Hyper/HyperGratz had a distribution and cache mechanism that was vastly more efficient than the WWW. It also had the idea that to run a server, you simply filled in a form and applied to someone in Austria to be added, and they'd tell you where your content fit into a global hierarchy. This sort of beaurocratic centralization is probably as "un-American" as you can get. I've portrayed it a little brutally to try and make clear how it might sound in North America. The political advantage of WWW is that anyone can set up a server right away, with no need to interact with anyone. You can do that with Netnews too, both with NNTP and with the older uucp transport and B-bnews distribution methods. The technical advantage is simplicity.

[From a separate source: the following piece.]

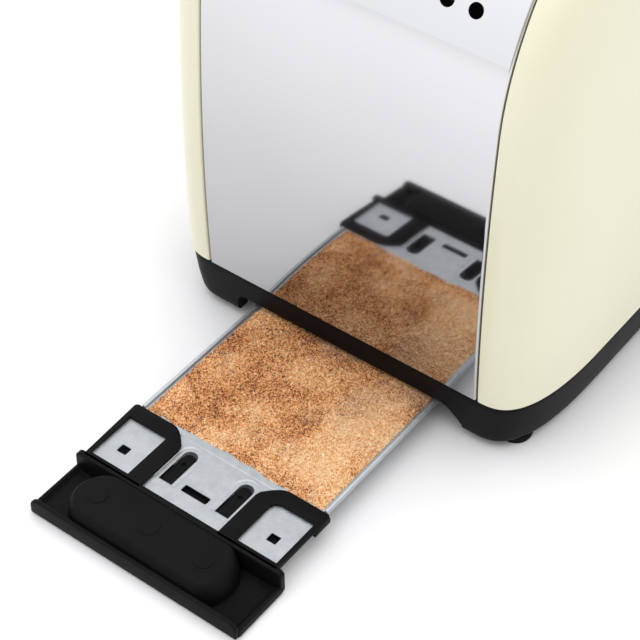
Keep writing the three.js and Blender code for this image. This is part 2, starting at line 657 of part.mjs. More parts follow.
// ---- Controls -----------------------------------------------------------------------------
function makeDial() {
  const skirt = bevelledBlock(circle(DIAL.y, DIAL.z, DIAL.radius), DIAL.x, 4, 0.9, 10);
  const grip = bevelledBlock(circle(DIAL.y, DIAL.z, DIAL.radius - 2.5), DIAL.x + 2, DIAL.depth - 2, 1, 9);
  const shaft = prism(circle(DIAL.y, DIAL.z, 3), 'x', 139.6, DIAL.x + 2, 4);
  const seat = prism(circle(DIAL.y, DIAL.z, 9.4), 'x', DIAL.x + DIAL.depth - 1, DIAL.x + DIAL.depth + 2, 8);
  const pointer = box(DIAL.x + DIAL.depth - 0.6, DIAL.x + DIAL.depth + 1, DIAL.y - 0.7, DIAL.y + 0.7,
    DIAL.z + 10, DIAL.z + 13);
  return skirt.add(grip).add(shaft).subtract(seat).subtract(pointer);
}

function makeDialCap() {
  const x = DIAL.x + DIAL.depth - 0.7;
  return prism(circle(DIAL.y, DIAL.z, 9), 'x', x, x + 1, 8);
}

function makeButton(z) {
  const { y, halfWidth, halfHeight, x, depth } = BUTTON;
  const outline = roundRect(y - halfWidth, y + halfWidth, z - halfHeight, z + halfHeight, 1.6);
  const cap = bevelledBlock(outline, x, depth, 0.7, 2);
  return cap.add(box(137.6, x + 1, y - 1.8, y + 1.8, z - 1.8, z + 1.8));
}

function makeCircuitBoard() {
  const { x, thick, halfWidth, low, high } = BOARD;
  const pieces = [box(x, x + thick, -halfWidth, halfWidth, low, high)];
  for (const z of BUTTON.z) {
    pieces.push(box(x + thick - 0.2, x + 4.4, BUTTON.y - 3, BUTTON.y + 3, z - 3, z + 3));
  }
  pieces.push(box(x - 9, x + 0.2, 24, 44, 30, 46));
  pieces.push(box(x - 7, x + 0.2, -44, -30, 34, 52));
  return union(pieces);
}

function makePotentiometer() {
  const x = BOARD.x + BOARD.thick + 0.3;
  return prism(circle(DIAL.y, DIAL.z, 8), 'x', x, 139.3, 5);
}

function makeTerminalBlock() {
  const block = box(84, 100, 32, 52, 21.6, 32);
  const wells = [36.5, 42, 47.5].map((y) => prism(circle(92, y, 1.9), 'z', 27, 34, 3));
  return block.subtract(union(wells));
}

class Coil extends THREE.Curve {
  constructor(radius, low, high, turns) {
    super();
    Object.assign(this, { radius, low, high, turns });
  }

  getPoint(t) {
    const angle = t * this.turns * Math.PI * 2;
    const z = this.low + t * (this.high - this.low);
    return new THREE.Vector3(this.radius * Math.cos(angle), this.radius * Math.sin(angle), z);
  }
}

// A tension spring on the +Y side of the carriage, from the bracket up to the chassis.
function makeLiftSpring() {
  const { low, high, radius, wire, turns } = SPRING;
  const geometry = new THREE.ExtrudeGeometry(circle(0, 0, wire), {
    steps: turns * 8,
    curveSegments: 2,
    bevelEnabled: false,
    extrudePath: new Coil(radius, low, high, turns),
  });
  geometry.translate(SPRING.x, SPRING.y, 0);
  return solid(geometry);
}

// ---- Assembly -----------------------------------------------------------------------------
addPart('base_moulding', makeBase(), blackPlastic());
addPart('base_deck', makeDeck(), blackPlastic());
addPart('tray_stop', makeTrayStop(), blackPlastic());
addPart('bottom_plate', makeBottomPlate(), galvanised());
addPart('cord_bushing', makeCordBushing(), rubber());
const ends = { tray_end: -1, lever_end: 1 };
const sides = { left: 1, right: -1 };
for (const [endName, end] of Object.entries(ends)) {
  for (const [sideName, side] of Object.entries(sides)) {
    const foot = addPart(`foot_${endName}_${sideName}`, makeFoot(), rubber());
    foot.position.set(end * FOOT.x, side * FOOT.y, WORKTOP_Z);
    const screw = addPart(`base_screw_${endName}_${sideName}`, makeBaseScrew(), plainSteel());
    screw.position.set(end * BASE_SCREW.x, side * BASE_SCREW.y, 0);
  }
}

addPart('steel_wrap', makeSteelWrap(), mirrorSteel());
addPart('side_panel_left', makeSidePanel(), creamPaint());
addPart('side_panel_right', makeSidePanel(), creamPaint()).rotation.z = Math.PI;
addPart('control_fascia', makeFascia(), blackPlastic());

addPart('chassis_plate_tray_end', makeChassisPlate(-1), galvanised());
addPart('chassis_plate_lever_end', makeChassisPlate(1), galvanised());
addPart('slot_frame', makeTopFrame(), plainSteel());
for (const [sideName, side] of Object.entries(sides)) {
  addPart(`tray_rail_${sideName}`, makeRail(side), blackPlastic());
  addPart(`reflector_${sideName}`, makeReflector(side), galvanised());
  addPart(`heater_outer_${sideName}`, makeHeater(side * HEATER.outerY), mica());
  addPart(`heater_inner_${sideName}`, makeHeater(side * HEATER.innerY), mica());
  addPart(`bread_guard_outer_${sideName}`, makeGuard(side, side), plainSteel());
  addPart(`bread_guard_inner_${sideName}`, makeGuard(side, -side), plainSteel());
  addPart(`guide_rod_${sideName}`, makeGuideRod(side), plainSteel());
  addPart(`bread_rack_${sideName}`, makeRack(side), plainSteel());
}

addPart('carriage_bracket', makeBracket(), galvanised());
addPart('lift_spring', makeLiftSpring(), plainSteel());
addPart('keeper_plate', makeKeeper(), plainSteel());
addPart('magnet_core', makeMagnetCore(), plainSteel());
addPart('magnet_coil', makeMagnetCoil(), copper());
addPart('lever_arm', makeLeverArm(), galvanised());
addPart('lever_knob', makeLeverKnob(), softTouch());
addPart('lever_trim', makeLeverTrim(), mirrorSteel());

addPart('browning_dial', makeDial(), softTouch());
addPart('dial_cap', makeDialCap(), mirrorSteel());
const buttonNames = ['button_defrost', 'button_reheat', 'button_cancel'];
buttonNames.forEach((name, k) => addPart(name, makeButton(BUTTON.z[k]), softTouch()));
addPart('circuit_board', makeCircuitBoard(), fibreglass());
addPart('potentiometer', makePotentiometer(), plainSteel());
addPart('terminal_block', makeTerminalBlock(), mica());

addPart('tray_sheet', makeTraySheet(), galvanised());
addPart('tray_handle', makeTrayHandle(), blackPlastic());

export default toaster;
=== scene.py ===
# %% [markdown]
# # A pop-up toaster with its crumb tray drawn out
# The toaster's solids come from the CAD frame, already in place and already jointed. This lesson gives each
# visible piece a finer mesh and a finish. A piece could be modelled anywhere and fitted afterwards, but here
# every place comes from the frame or from named sizes in the toaster's own millimetres, so nothing needs
# fitting. Each new piece rides on the CAD body that it belongs to, so the whole thing still moves.

# %% Load the frame
import json
import math

import bmesh
import bpy
import numpy as np
from mathutils import Matrix, Vector, noise


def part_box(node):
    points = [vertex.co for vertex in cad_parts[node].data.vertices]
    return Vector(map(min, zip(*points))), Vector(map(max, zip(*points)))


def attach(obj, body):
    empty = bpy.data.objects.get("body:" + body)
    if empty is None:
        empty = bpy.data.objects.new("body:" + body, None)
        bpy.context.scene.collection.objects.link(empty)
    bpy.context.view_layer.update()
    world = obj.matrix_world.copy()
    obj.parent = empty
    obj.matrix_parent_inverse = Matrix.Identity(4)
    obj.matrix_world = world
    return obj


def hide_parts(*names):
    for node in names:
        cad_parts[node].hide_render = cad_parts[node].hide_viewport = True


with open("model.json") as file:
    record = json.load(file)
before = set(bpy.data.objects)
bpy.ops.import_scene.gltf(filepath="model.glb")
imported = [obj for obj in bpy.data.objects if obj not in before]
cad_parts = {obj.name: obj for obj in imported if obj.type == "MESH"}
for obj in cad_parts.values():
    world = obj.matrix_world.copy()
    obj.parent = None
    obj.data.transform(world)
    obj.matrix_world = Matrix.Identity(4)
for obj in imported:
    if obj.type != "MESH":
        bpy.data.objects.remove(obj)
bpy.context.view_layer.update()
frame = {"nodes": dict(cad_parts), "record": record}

# %% [markdown]
# ## The camera
# The camera looks down on the tray's end. A camera can be aimed with a rotation, with a Track To constraint or
# with a point and two angles. The last is the easiest to read and to adjust. The lens is long, so the
# toaster's upright edges lean in only a little.

# %% Camera
CAMERA_AT = Vector((-0.51805, -0.3054, 0.5347))
HEADING = math.radians(37.2)
DIP = math.radians(42.72)
LENS_LENGTH, SENSOR_WIDTH = 112.3, 36
LENS_SHIFT = (0.02, -0.08)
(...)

Another distinguishing factor is the document life cycle. Usenet articles last anywhere from hours to weeks; web pages last from hours to years, or to years after they are out of date. AIM messages last seconds, and unless someone saves a log, IRC messages last a few minutes, or the length of your scrollbar.
Bandwidth is less important in IRC than minimizing interruption of service, for example (which is why the minimum spanning tree routing is inappropriate), whereas a two hour interruption in a Usenet feed might not be noticed. The technology and the politics have to work together, and have to be appropriate for the content, the users and the way the content is used.

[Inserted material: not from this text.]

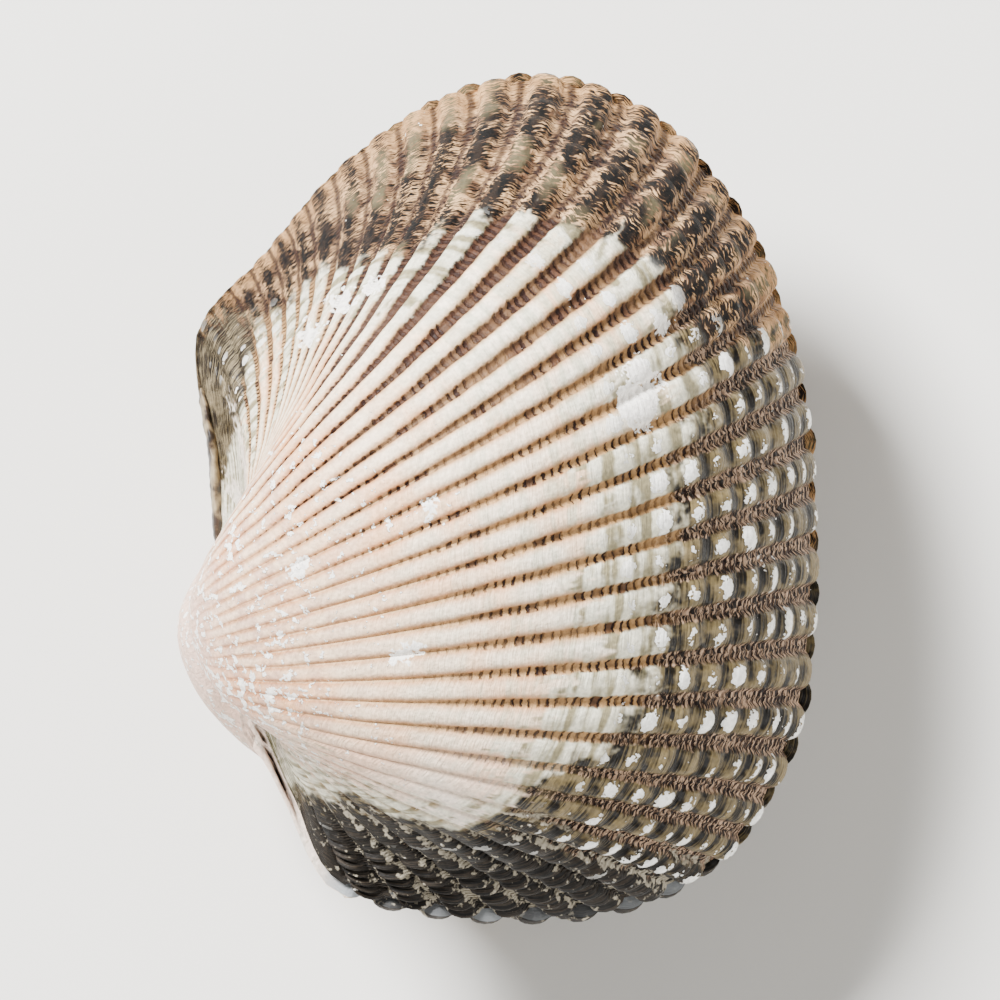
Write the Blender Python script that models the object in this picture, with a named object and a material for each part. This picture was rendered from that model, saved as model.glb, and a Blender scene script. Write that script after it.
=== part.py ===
# A closed pair of ark clam valves with the dark ligament that joins them behind the beaks.
# A valve grows as a real one does: its margin curve, drawn smaller and smaller, turns about a
# coil axis until it ends in the beak. Radial ribs run along the surface from margin to beak.
#
# The pair is first made in its own frame, in millimetres: the valves meet in the plane z = 0,
# +X is ventral (away from the hinge), +Y is posterior and +Z is towards the left valve's back.
# It is then turned to the way the pair lies on a table and moved to stand on z = 0.
import bpy
import bmesh
from math import cos, sin, exp, log, pi, radians
from mathutils import Matrix, Vector

# Driving dimensions, in millimetres and degrees
SHELL_LENGTH = 50.0             # along the hinge direction, over the ribs
VALVE_GAP = 0.30                # the clearance between the two closed valves
RIM_WIDTH = 1.4                 # the valve's edge, seen from inside
HINGE_PLATE_WIDTH = 4.6         # the same edge along the hinge
RIB_HEIGHT = 0.60               # valley to crest at the margin
UMBO_WEAR_FROM = 0.30           # ribs fade out where the valve is smaller than this share
LIP_LEDGE = 0.55                # how far the right valve stands out below the front of the hinge

# The margin of a valve, clockwise from the corner behind the hinge, through the middle of the
# ribs; the ribbed edge first and then the hinge line
MARGIN = (
    (-17.4, 9.4), (-13.4, 14.2), (-9.1, 19.2), (-3.4, 23.2), (2.8, 24.7), (9.2, 22.3),
    (13.9, 17.0), (16.8, 10.2), (18.2, 2.9), (18.4, -5.3), (17.4, -13.2), (13.7, -20.2),
    (7.1, -23.8), (-2.2, -24.2), (-8.9, -22.6), (-11.8, -17.5), (-13.8, -12.9),
    (-16.1, -5.9), (-16.8, 2.0),
)
MARGIN_LENGTH = 49.0            # the tuple's own length along Y, over the smooth curve
FRONT_CORNER = 14               # the place in MARGIN where the ribbed edge ends

# The growth coil
COIL_CENTRE = Vector((-15.0, -8.0, 2.0))
COIL_YAW = -15.6                # the axis leans so that the beaks point forwards
COIL_LIFT = 7.5
TURN_STEADY = 1.04              # radians of turn for each e-fold of growth
TURN_LATE = 1.46                # more turn near the margin, which makes the flanks steep there
LATE_POWER = 5
BEAK_SHARE = 0.07               # size of the smallest ring, against the margin

# How the ribs are spread: the rib number reached at each length along the ribbed edge
RIB_KNOTS = ((0, 0.0), (6, 9.8), (11, 21.6), (16, 37.2), (24, 60.2), (29, 75.5), (33, 86.0),
             (38, 100.1), (39, 103.0))
FINE_RIBS = 11                  # the narrow ribs behind, drawn with fewer facets
FINE_STEPS = (0.0, 0.5)
WIDE_STEPS = (0.0, 0.2, 0.5, 0.8)
HINGE_COLUMNS = 12

OUTER_ROWS = 12
ROW_BIAS = 1.45                 # rows lie closer together near the margin
INNER_SHARES = (1.0, 0.87, 0.72, 0.56, 0.42)
CAVITY_CENTRE = Vector((2.0, -1.5, 2.0))
CAVITY_PULL = 2.6               # extra wall towards the beak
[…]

More protocols should have fundamental privacy features built in, and by that I don't mean crypto, I mean lack of information. One of the most useful features about Usenet is its utter lack of authentication. What good is an anonymous remailer if the server even has the ability to keep logs of who sent what where? If the information exists (or can exist) then someone somewhere someday will get a court order that will trump any promises of privacy. You can't subpoena Usenet. Things like Napster can't succeed unless they protect their users with technical features, and not mere words. Napster is maybe not the best example of this, since everyone knows that its primary use is for copyright violations, but our civil liberties are usually defended by people with unpopular views. Defending the pornographers and racists, and yes, even the wares kids, is how we defend ourselves.
One of the important areas of concern between distributed and centrally managed systems is, as was mentioned by jwz, anonymity and privacy versus control and responsibility. Within any centrally managed system, it is a trivial exercise to implement safeguards to limit abuse. The draw back to that is the inherent limit this would impose on privacy. The users have little choice beyond trusting the central authority will not do "Bad Things" with the information they track. Unfortunately, there are numerous examples of companies that will sell all the personal information they can find, because someone is willing to buy and subsequently abuse it.
The picture within a truly distributed system is actually somewhat worse (IMHO). With no controls on user activity because of complete anonymity, there is no longer a limit on the irresponsibility of the users. I might choose to steal a "respectable" online identity and post bogus stories to the effect that VALinux is about to report losses triple analyst's estimates, just to see what happens to the stock price. In a completely anonymous internet, who could stop me? Only I can, assuming I have some sense of ethics that identifies such behavior as unacceptable.